Considérant qu’il résulte de tout ce qui précède que M. D. est seulement fondé à demander l’annulation de la décision du 28 octobre 1998 du ministre de l’éducation nationale, de la recherche et de la technologie en tant qu’elle rejetait sa demande de validation des services accomplis entre le 1er octobre et le 30 novembre 1988 à l’université de Nantes ;

Sur les conclusions tendant à l’application des dispositions de l’article L. 761-1 du code de justice administrative :

Considérant qu’il n’y a pas lieu, dans les circonstances de l’espèce, de mettre à la charge de l’Etat, la somme que demande M. D. au titre des frais exposés par lui et non compris dans les dépens ;

D E C I D E :

Article 1er : Il n’y a pas lieu de statuer sur les conclusions de la requête de M. D. tendant à la prise en compte, pour l’ouverture des droits à pension, des services accomplis du 23 octobre 1984 au 3 mai 1985.
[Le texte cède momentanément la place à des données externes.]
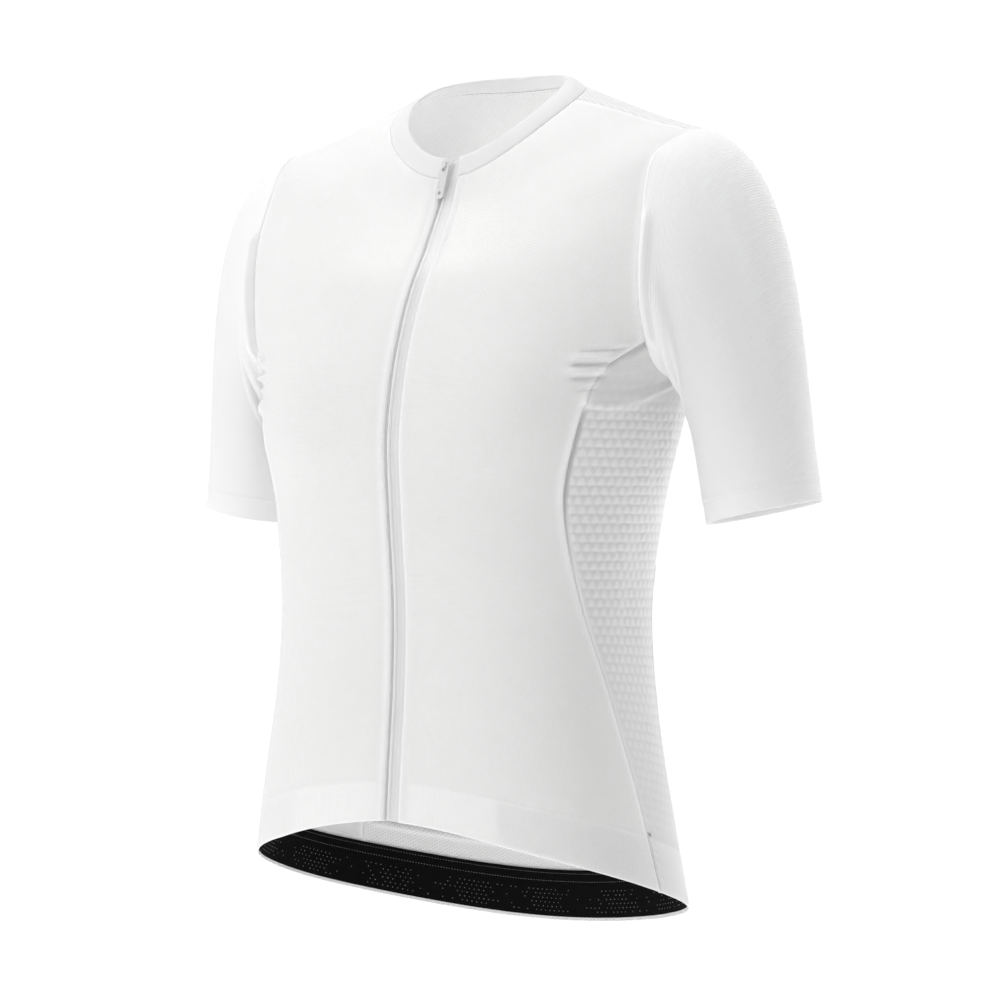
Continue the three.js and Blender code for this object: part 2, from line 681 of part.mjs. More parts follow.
function blockSolid(x, y, z, atX, atY, atZ) {
  return solidOf(new THREE.BoxGeometry(x, y, z).translate(atX, atY, atZ));
}

function placedMesh(name, solid, look) {
  const data = solid.getMesh();
  const points = [];
  for (let i = 0; i < data.vertProperties.length; i += data.numProp) {
    const p = new THREE.Vector3(data.vertProperties[i], data.vertProperties[i + 1], data.vertProperties[i + 2]);
    points.push(p.applyMatrix4(place));
  }
  return solidMesh(name, points, Array.from(data.triVerts), look);
}

// Slider: a plate on each side of the tapes, joined by a post between them, with a bridge over the pull tab's pin
const half = slider.width / 2;
const shield = [
  [-half * 0.72, -slider.length / 2],
  [half * 0.72, -slider.length / 2],
  [half, slider.length * 0.22],
  [half * 0.7, slider.length / 2],
  [-half * 0.7, slider.length / 2],
  [-half, slider.length * 0.22],
];
const backBottom = -(coilDepth + zip.coilWall + slider.clear + slider.plate);
const postTall = slider.clear - backBottom;
const postY = slider.length / 2 - 2.6;
const pinAt = { y: 0.6, z: slider.clear + slider.plate + tab.clear + tab.thick / 2 };
const bridgeTop = pinAt.z + tab.thick / 2 + tab.clear;
const footTall = bridgeTop - slider.clear;
const bridgeReach = tab.pin / 2 + tab.clear + slider.foot / 2;
const foot = (y) => blockSolid(tab.bridge, slider.foot, footTall, 0, y, slider.clear + footTall / 2);
const sliderSolid = plateSolid(shield, 1.6, slider.clear, slider.plate)
  .add(plateSolid(shield, 1.6, backBottom, slider.plate))
  .add(blockSolid(slider.post, 3.4, postTall, 0, postY, (slider.clear + backBottom) / 2 + 0.2))
  .add(foot(pinAt.y - bridgeReach))
  .add(foot(pinAt.y + bridgeReach))
  .add(blockSolid(tab.bridge, bridgeReach * 2 + slider.foot, 1.1, 0, pinAt.y, bridgeTop + 0.5));
group.add(placedMesh("zip_slider", sliderSolid, metal));

// Pull tab: a plate with a window that leaves the pin, and an oval hole near its end
const tabHalf = tab.width / 2;
const tabOutline = [
  [-tabHalf, tab.pin / 2],
  [-tabHalf, -tab.length + 1.5],
  [-tabHalf * 0.45, -tab.length],
  [tabHalf * 0.45, -tab.length],
  [tabHalf, -tab.length + 1.5],
  [tabHalf, tab.pin / 2],
];
const pinWindow = blockSolid(tab.bridge + 1, tab.window, 4, 0, -tab.pin / 2 - tab.window / 2, 0);
const ovalHole = new THREE.CylinderGeometry(tab.hole / 2, tab.hole / 2, 4, 20);
ovalHole.rotateX(Math.PI / 2).scale(1, 1.35, 1).translate(0, -tab.length + 4, 0);
const tabSolid = plateSolid(tabOutline, 0.55, -tab.thick / 2, tab.thick, 0.18)
  .subtract(pinWindow)
  .subtract(solidOf(ovalHole))
  .translate([0, pinAt.y, pinAt.z]);
group.add(placedMesh("zip_pull_tab", tabSolid, metal));

export default group;
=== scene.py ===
import math
import bpy
import bmesh
import numpy as np
from mathutils import Matrix


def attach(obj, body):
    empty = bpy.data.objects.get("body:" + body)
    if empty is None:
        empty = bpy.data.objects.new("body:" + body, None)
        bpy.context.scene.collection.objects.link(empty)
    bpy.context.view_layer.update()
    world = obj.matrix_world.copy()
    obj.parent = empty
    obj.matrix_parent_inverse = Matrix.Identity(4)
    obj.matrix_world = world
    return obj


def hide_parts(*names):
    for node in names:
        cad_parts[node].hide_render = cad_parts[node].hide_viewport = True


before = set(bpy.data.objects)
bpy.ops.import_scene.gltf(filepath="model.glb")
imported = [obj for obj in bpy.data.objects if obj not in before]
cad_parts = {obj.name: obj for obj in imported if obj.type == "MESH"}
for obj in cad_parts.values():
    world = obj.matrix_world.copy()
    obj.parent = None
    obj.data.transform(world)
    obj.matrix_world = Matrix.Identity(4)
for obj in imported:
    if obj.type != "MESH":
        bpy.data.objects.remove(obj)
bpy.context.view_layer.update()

scene = bpy.context.scene

# Camera, at the photo's own angle. Metres and degrees.
photoCamera = {"azimuth": 32, "distance": 2.4, "height": -0.2835, "aside": 0.0091, "lens": 123.4}


def makeCamera(values):
    data = bpy.data.cameras.new("photoCamera")
    camera = bpy.data.objects.new("photoCamera", data)
    scene.collection.objects.link(camera)
    angle = math.radians(values["azimuth"])
    right = (math.cos(angle), math.sin(angle))
    back = (math.sin(angle), -math.cos(angle))
    camera.location = (
        back[0] * values["distance"] + right[0] * values["aside"],
        back[1] * values["distance"] + right[1] * values["aside"],
        values["height"],
    )
    camera.rotation_euler = (math.radians(90), 0, angle)
    data.lens = values["lens"]
    data.sensor_width = 36
    data.clip_start = 0.05
    data.clip_end = 60
    scene.camera = camera


makeCamera(photoCamera)
print("camera made")

# Torso rings, from the hem up to the neck seam, in millimetres
# level, width, yFront, ySide, yBack, zFront, zSide, zBack, squareFront, squareBack
torsoRings = [
    (0, 158, -127.6, -20.5, 87, -503, -549, -586, 2.4, 2.3),
    (60, 146.5, -123.8, -20.5, 79, -454, -487, -517, 2.65, 2.3),
    (125, 135, -119.5, -20.5, 69, -405, -421, -434, 2.85, 2.3),
    (190, 132, -118.7, -21, 63, -352, -355, -358, 2.75, 2.3),
    (255, 140.5, -124.3, -18.5, 67.5, -290, -290, -290, 2.35, 2.3),
    (300, 149, -126.9, -13.5, 74, -245, -245, -245, 2.25, 2.3),
    (340, 158.5, -121, -6, 79, -205, -205, -205, 2.25, 2.3),
    (375, 181, -112.5, 0, 81, -176, -157, -170, 2.1, 2.2),
    (415, 194, -98.5, 4, 82, -143, -93, -120, 2.05, 2.1),
    (450, 183, -80.3, 7, 77, -115, -46, -75, 2.05, 2.1),
    (485, 164, -67.5, 8, 70, -93, -34, -44, 2.1, 2.2),
    (510, 132, -61, 8, 64, -81, -25, -25, 2.1, 2.2),
    (537, 99, -57, 5, 57, -71, -14, -8, 2.1, 2.1),
    (560, 73, -54, 2, 52, -62.5, -6.5, 8, 2.1, 2.1),
]
collarRings = [
    (0, 73, -54, 2, 52, -62.5, -6.5, 8, 2.1, 2.1),
    (8, 65, -51.2, 2, 50, -55, -2.5, 13, 2.1, 2.1),
    (16, 57.5, -48.5, 2, 48.5, -47.8, 0, 18, 2.1, 2.1),
]
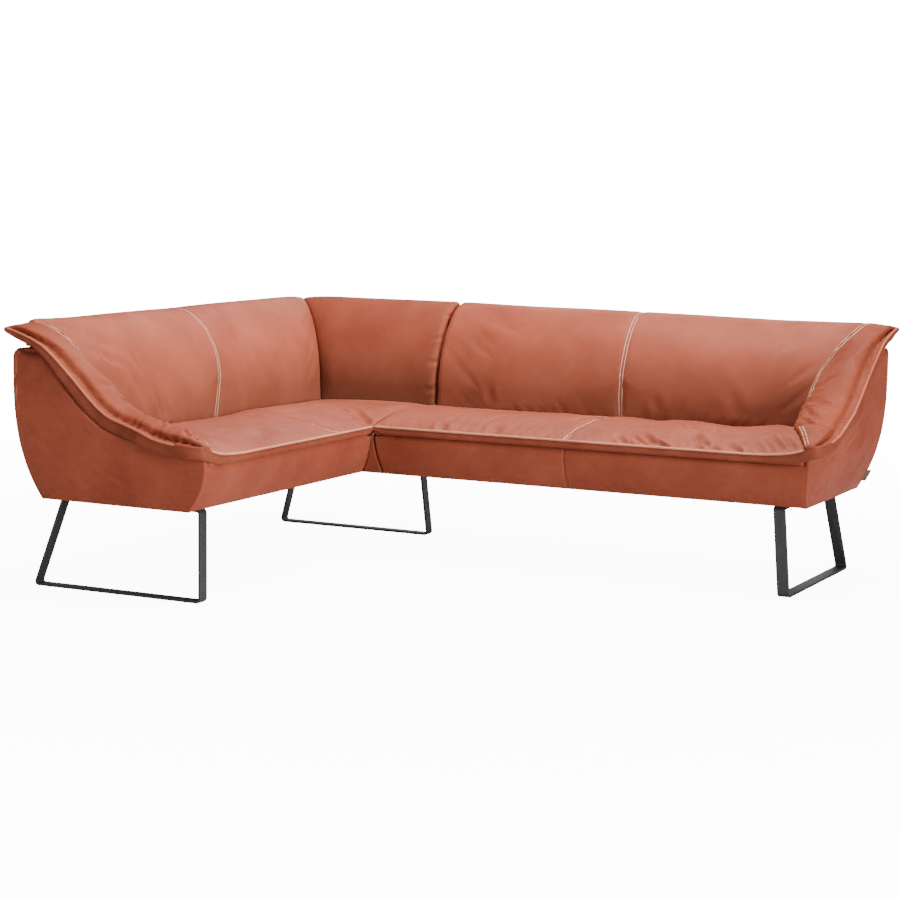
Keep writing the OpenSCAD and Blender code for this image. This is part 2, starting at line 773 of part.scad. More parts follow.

Article 2 : La décision du ministre de l’éducation nationale, de la recherche et de la technologie du 28 octobre 1998 est annulée en tant qu’elle a refusé la validation des services accomplis par M. D. à l’université de Nantes entre le 1er octobre et le 30 novembre 1988.

Article 3 : Le surplus des conclusions de la requête de M. D. est rejeté.

Article 4 : La présente décision sera notifiée à M. Florin D., au ministre de l’enseignement supérieur et de la recherche et au ministre du budget, des comptes publiques et de la fonction publique.